## Request:
Find the string "Blender" in the entries and copy each line that has it.
[start Working data]
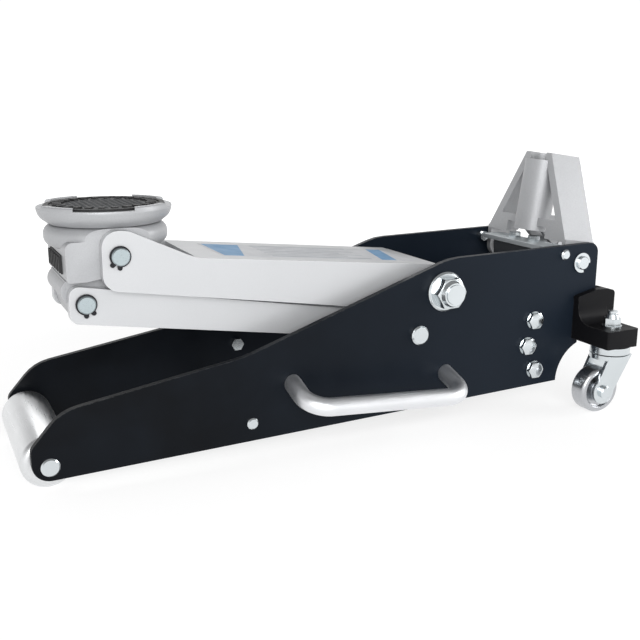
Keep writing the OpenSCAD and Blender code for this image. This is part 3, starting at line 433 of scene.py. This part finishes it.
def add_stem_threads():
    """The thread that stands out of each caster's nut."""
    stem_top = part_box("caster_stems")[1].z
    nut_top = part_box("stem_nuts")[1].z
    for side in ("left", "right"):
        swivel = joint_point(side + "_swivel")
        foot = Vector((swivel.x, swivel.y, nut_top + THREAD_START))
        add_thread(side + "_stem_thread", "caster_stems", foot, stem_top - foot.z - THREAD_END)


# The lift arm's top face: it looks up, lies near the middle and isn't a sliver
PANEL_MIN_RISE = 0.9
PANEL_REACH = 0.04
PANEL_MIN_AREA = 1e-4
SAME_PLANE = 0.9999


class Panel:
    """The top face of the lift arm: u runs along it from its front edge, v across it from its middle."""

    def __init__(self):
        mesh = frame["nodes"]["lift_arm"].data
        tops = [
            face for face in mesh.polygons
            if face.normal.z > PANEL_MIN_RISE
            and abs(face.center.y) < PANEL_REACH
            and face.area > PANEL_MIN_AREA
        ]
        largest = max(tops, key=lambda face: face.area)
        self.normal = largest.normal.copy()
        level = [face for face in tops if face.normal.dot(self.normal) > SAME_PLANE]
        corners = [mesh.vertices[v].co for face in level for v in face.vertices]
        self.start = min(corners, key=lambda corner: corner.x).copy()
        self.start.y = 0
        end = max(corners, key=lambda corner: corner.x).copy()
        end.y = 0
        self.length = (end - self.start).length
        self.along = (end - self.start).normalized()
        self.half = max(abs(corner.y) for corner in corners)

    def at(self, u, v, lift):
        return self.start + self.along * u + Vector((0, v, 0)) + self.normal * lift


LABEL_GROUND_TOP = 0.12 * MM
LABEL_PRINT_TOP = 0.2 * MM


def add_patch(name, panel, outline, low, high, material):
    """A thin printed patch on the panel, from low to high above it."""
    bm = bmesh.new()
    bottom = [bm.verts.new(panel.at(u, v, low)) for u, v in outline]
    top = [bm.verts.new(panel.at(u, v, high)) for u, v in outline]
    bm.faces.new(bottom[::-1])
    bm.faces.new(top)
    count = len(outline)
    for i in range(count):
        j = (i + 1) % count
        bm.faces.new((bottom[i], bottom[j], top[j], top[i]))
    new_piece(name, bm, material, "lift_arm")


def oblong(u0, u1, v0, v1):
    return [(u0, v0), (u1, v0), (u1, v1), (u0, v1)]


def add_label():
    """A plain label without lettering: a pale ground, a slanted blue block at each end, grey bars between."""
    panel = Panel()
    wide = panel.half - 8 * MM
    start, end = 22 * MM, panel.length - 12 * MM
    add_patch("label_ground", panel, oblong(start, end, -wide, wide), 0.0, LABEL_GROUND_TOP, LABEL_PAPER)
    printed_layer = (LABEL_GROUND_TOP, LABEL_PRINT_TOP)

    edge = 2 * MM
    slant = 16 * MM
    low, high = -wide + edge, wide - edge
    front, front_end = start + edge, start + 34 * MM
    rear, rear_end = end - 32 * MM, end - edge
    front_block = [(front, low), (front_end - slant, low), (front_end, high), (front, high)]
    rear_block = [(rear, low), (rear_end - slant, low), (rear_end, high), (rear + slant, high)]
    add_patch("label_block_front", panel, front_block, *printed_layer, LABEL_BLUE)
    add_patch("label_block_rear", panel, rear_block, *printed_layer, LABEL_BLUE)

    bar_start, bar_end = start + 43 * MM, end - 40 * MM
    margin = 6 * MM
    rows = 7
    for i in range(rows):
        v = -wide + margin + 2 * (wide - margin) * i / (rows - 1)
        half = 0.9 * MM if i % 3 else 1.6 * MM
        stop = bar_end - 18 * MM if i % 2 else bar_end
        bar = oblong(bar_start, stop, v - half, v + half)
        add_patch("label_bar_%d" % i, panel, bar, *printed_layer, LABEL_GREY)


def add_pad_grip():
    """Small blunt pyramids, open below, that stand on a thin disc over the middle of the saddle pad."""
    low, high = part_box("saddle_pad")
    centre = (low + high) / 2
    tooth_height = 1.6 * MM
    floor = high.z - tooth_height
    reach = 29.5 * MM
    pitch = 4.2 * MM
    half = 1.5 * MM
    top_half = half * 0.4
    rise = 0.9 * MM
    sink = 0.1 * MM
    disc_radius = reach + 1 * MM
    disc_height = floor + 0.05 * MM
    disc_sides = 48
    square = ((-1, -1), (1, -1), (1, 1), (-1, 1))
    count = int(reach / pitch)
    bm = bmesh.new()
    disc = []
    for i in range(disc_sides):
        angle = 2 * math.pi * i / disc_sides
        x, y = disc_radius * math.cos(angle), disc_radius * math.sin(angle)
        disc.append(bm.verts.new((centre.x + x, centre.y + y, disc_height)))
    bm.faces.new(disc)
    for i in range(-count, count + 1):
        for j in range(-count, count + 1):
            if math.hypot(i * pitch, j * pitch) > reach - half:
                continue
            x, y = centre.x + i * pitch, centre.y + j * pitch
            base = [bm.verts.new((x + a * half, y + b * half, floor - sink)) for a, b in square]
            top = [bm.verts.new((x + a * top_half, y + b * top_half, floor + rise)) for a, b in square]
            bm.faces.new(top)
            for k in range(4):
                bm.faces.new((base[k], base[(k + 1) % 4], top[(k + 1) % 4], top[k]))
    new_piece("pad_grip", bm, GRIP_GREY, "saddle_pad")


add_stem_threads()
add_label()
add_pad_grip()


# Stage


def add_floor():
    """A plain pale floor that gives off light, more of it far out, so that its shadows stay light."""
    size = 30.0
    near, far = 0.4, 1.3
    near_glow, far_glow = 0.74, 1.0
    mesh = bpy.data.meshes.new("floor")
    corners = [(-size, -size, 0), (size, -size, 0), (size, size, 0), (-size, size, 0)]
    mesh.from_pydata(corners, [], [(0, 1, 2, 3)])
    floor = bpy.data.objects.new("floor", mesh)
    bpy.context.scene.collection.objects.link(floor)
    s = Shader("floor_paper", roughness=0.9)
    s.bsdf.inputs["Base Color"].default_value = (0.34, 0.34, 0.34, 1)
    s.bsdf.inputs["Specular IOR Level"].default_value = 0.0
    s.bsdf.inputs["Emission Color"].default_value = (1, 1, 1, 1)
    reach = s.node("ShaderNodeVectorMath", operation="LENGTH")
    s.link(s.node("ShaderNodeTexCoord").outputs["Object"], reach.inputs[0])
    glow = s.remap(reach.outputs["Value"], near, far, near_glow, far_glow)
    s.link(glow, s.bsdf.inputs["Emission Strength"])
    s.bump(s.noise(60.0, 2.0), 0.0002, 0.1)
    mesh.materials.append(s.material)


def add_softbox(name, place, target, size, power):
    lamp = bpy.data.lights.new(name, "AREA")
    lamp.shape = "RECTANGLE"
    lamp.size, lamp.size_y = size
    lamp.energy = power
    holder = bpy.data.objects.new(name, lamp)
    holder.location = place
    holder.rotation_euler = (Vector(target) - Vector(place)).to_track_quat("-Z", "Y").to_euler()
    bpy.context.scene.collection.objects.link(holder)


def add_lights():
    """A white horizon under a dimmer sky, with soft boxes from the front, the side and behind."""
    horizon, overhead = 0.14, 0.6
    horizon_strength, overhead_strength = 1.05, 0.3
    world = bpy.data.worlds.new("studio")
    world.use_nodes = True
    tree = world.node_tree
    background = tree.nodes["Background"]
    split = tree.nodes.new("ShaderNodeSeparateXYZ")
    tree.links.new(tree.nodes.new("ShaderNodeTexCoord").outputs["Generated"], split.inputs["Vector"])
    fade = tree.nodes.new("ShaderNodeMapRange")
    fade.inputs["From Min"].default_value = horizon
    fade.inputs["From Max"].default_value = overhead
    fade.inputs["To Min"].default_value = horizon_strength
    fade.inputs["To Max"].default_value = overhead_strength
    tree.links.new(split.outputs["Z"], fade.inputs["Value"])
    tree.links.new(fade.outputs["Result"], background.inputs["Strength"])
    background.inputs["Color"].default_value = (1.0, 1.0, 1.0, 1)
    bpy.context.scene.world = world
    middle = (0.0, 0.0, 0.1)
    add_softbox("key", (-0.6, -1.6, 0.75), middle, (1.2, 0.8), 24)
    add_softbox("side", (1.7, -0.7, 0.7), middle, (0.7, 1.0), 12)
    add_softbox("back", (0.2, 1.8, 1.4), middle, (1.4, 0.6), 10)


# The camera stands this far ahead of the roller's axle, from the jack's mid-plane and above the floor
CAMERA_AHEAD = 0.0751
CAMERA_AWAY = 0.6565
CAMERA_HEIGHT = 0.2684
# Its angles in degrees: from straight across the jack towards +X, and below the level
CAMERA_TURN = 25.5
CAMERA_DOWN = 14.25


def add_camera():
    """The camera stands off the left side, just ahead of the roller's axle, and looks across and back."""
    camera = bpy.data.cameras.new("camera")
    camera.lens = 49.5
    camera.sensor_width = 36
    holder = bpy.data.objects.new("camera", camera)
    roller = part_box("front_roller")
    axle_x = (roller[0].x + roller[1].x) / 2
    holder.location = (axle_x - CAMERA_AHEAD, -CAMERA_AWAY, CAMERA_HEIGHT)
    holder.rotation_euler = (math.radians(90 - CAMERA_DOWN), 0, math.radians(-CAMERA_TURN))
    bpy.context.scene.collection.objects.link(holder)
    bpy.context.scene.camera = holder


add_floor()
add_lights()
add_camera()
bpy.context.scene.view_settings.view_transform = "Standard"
[end Working data]
[start Working data]
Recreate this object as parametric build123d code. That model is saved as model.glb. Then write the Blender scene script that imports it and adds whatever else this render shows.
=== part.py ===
[end Working data]
## Problem solution:
Keep writing the OpenSCAD and Blender code for this image. This is part 3, starting at line 433 of scene.py. This part finishes it.
Recreate this object as parametric build123d code. That model is saved as model.glb. Then write the Blender scene script that imports it and adds whatever else this render shows.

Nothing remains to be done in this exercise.